Finally have some nice weather, bright sunshine and cool enough to enjoy all the walking necessary.
The girls with us want to visit the English bookstore just opposite Notre Dame, Shakespeare and Company. Little did we know it’s the most popular attraction in Paris after the Eiffel Tower and the Louvre. We came over yesterday afternoon late in the afternoon. The lineup to get in was impossible. We decided to get here early today before it opened a. Success but we were here at least 30 minutes early. The store hasn’t opened yet and the end of the line is not visible.
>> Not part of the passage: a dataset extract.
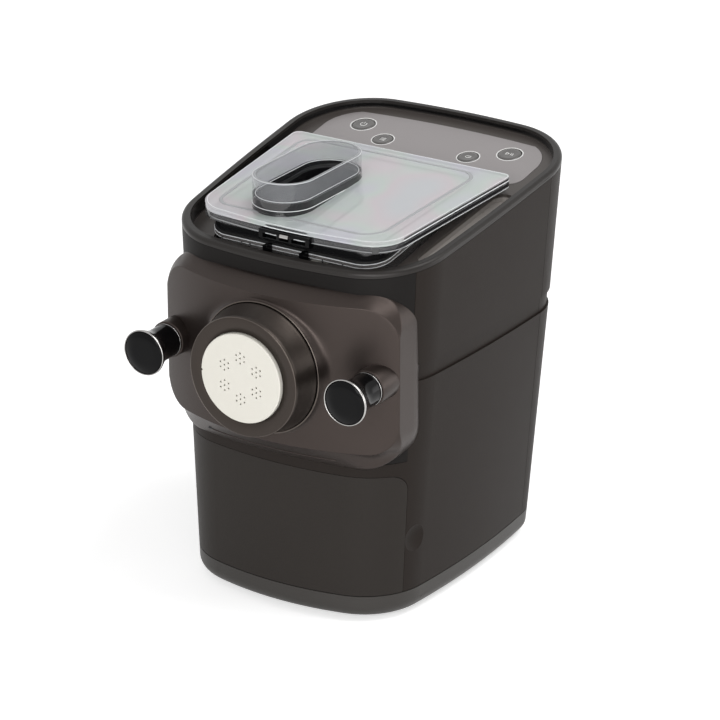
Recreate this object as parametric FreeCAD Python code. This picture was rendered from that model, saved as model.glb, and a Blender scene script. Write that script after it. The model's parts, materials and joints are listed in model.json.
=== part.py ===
"""Electric pasta maker, built as separate pieces.

Millimetres. +X is the machine's right, +Y its back and +Z up. The origin is on
the table, under the middle of the machine's bounding box.
"""
import FreeCAD, Part
import math
import os

V = FreeCAD.Vector

# Casing: outlines of the outer surface at its lower seam and above its top
SEAM_Z = 20.0
LEDGE_Z = 188.5
SKY_Z = 300.0
SEAM_OUTLINE = dict(front_y=-104.5, rear_y=112.0, front_half=84.0, rear_half=85.5,
                    front_r=48.0, rear_r=24.0, front_sag=17.0, side_sag=7.0, rear_sag=7.0)
SKY_OUTLINE = dict(front_y=-101.1, rear_y=143.8, front_half=100.3, rear_half=108.9,
                   front_r=53.0, rear_r=62.0, front_sag=10.0, side_sag=2.3, rear_sag=9.0)
WALL = 3.0
JOINT_GAP = 0.3
BASE_Z = 3.0
BASE_EDGE_R = 9.0
BASE_WALL = 2.5
BAND_H = 12.0
BAND_INSET = 1.5
FRONT_SEAM_Y = -73.0
REAR_SEAM_Y = 82.0
DRAWER_EDGE_Y = -72.0

# Sloping planes of the top, each as height at y = 0 and rise per millimetre of y
RIM_PLANE = (266.3, 0.14)
DECK_PLANE = (260.7, 0.17)
FLANGE_PLANE = (268.7, 0.15)
LID_PLANE = (278.6, 0.063)
RIM_LIP_H = 4.2
RIM_EDGE_R = 2.6
RIM_WIDTH = 6.0
DECK_T = 3.0
RECESS_DEPTH = 5.5
RECESS_WALL = 2.5

# Nozzle axis, shared by disc, tube, screw, paddle and drive shaft
AXIS_Z = 183.7
DISC_FACE_Y = -142.3
DISC_FACE_R = 31.5
DISC_FLANGE_R = 35.6
DISC_FLANGE_T = 3.4
NUT_FACE_Y = -139.5
NUT_FACE_R = 42.2
NUT_BACK_R = 45.5
NUT_LEN = 20.5
NUT_LIP_T = 2.0
THREAD_R = 36.0
HOLE_GROUPS = 6
HOLE_GROUP_PITCH_R = 14.6
HOLES_PER_RING = 6
HOLE_RING_R = 3.6
HOLE_R = 0.7
TUBE_BORE_R = 24.0
TUBE_SPIGOT_R = 26.0
TUBE_FLANGE_R = 40.0
TUBE_FLANGE_T = 4.0
SCREW_R = 23.4
SCREW_CORE_R = 8.0
SCREW_PITCH = 22.0
SCREW_FLIGHT_T = 4.0
FIT = 0.3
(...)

Fascinating place. Well worth the wait. I wasn’t going to go into the history of places we are seeing in Paris as it’s all so well known, but this is different I think so I’m going to talk about it.
History

“I created this bookstore like a man would write a novel, building each room like a chapter, and I like people to open the door the way they open a book, a book that leads into a magic world in their imaginations.”
— George Whitman
A Brief History of a Parisian Bookstore
Shakespeare and Company is an English-language bookshop in the heart of Paris, on the banks of the Seine, opposite Notre-Dame. Since opening in 1951, it’s been a meeting place for anglophone writers and readers, becoming a Left Bank literary institution.
The bookshop was founded by American George Whitman at 37 rue de la Bûcherie, Kilometer Zero, the point at which all French roads begin. Constructed in the early 17th century, the building was originally a monastery, La Maison du Mustier. George liked to pretend he was the sole surviving monk, saying, “In the Middle Ages, each monastery had a frère lampier, a monk whose duty was to light the lamps at nightfall. I’m the frère lampier here now. It’s the modest role I play.”
When the store first opened, it was called Le Mistral. George changed it to the present name in April 1964—on the four-hundredth anniversary of William Shakespeare’s birth—in honor of a bookseller he admired, Sylvia Beach, who’d founded the original Shakespeare and Company in 1919. Her store at 12 rue de l’Odéon was a gathering place for the great expat writers of the time—Joyce, Hemingway, Stein, Fitzgerald, Eliot, Pound—as well as for leading French writers.
Through his bookstore, George Whitman endeavored to carry on the spirit of Beach’s shop, and it quickly became a center for expat literary life in Paris. Allen Ginsberg, William Burroughs, Anaïs Nin, Richard Wright, William Styron, Julio Cortázar, Henry Miller, William Saroyan, Lawrence Durrell, James Jones, and James Baldwin were among early visitors to the shop.
Sylvia Beach (14 March 1887 – 5 October 1962), born Nancy Woodbridge Beach, was an American-born bookseller and publisher who lived most of her life in Paris, where she was one of the leading expatriate figures between World War I and II. She is known for her Paris bookstore, Shakespeare and Company, where she published James Joyce‘s book, Ulysses (1922), and encouraged the publication of and sold copies of Hemingway’s first book, Three Stories and Ten Poems (1923). In July 1920, Beach met Irish writer James Joyce at a dinner party hosted by French poet André Spire. Soon after, Joyce joined her lending library. Joyce had been trying, unsuccessfully, to publish his manuscript for his masterpiece, Ulysses, and Beach, seeing his frustration, offered to publish it. Shakespeare and Company gained considerable fame after it published Ulysses in 1922, as a result of Joyce’s inability to get an edition out in English-speaking countries. She was later financially stranded when Joyce signed on with another publisher, leaving her in debt after she had bankrolled, and suffered severe losses from, the publication of Ulysses.
The Pantheon




Buried in the Crypt of the Pantheon



… among others
Foucault’s Pendulum
Foucault explained his results in an 1851 paper entitled Physical demonstration of the Earth’s rotational movement by means of the pendulum, published in the Comptes rendus de l’Académie des Sciences. He wrote that, at the North Pole:
…an oscillatory movement of the pendulum mass follows an arc of a circle whose plane is well known, and to which the inertia of matter ensures an unchanging position in space. If these oscillations continue for a certain time, the movement of the earth, which continues to rotate from west to east, will become sensitive in contrast to the immobility of the oscillation plane whose trace on the ground will seem animated by a movement consistent with the apparent movement of the celestial sphere; and if the oscillations could be perpetuated for twenty-four hours, the trace of their plane would then execute an entire revolution around the vertical projection of the point of suspension.

France’s Prime Meridian
France’s prime meridian, a line of longitude right through the centre of Paris, and essentially a semi-circle around the the world from north to south. It is from these lines that distance and time can be measured. France’s meridian was calculated in the 17th century, and developed more precisely by astronomer François Arago in the 19th century. This line held a long-standing rivalry against other meridian lines, all of which eventually lost out to the Greenwich meridian. The rest of the world accepted London’s prime meridian quite quickly, and the French took a little longer, eventually accepting it in 1911.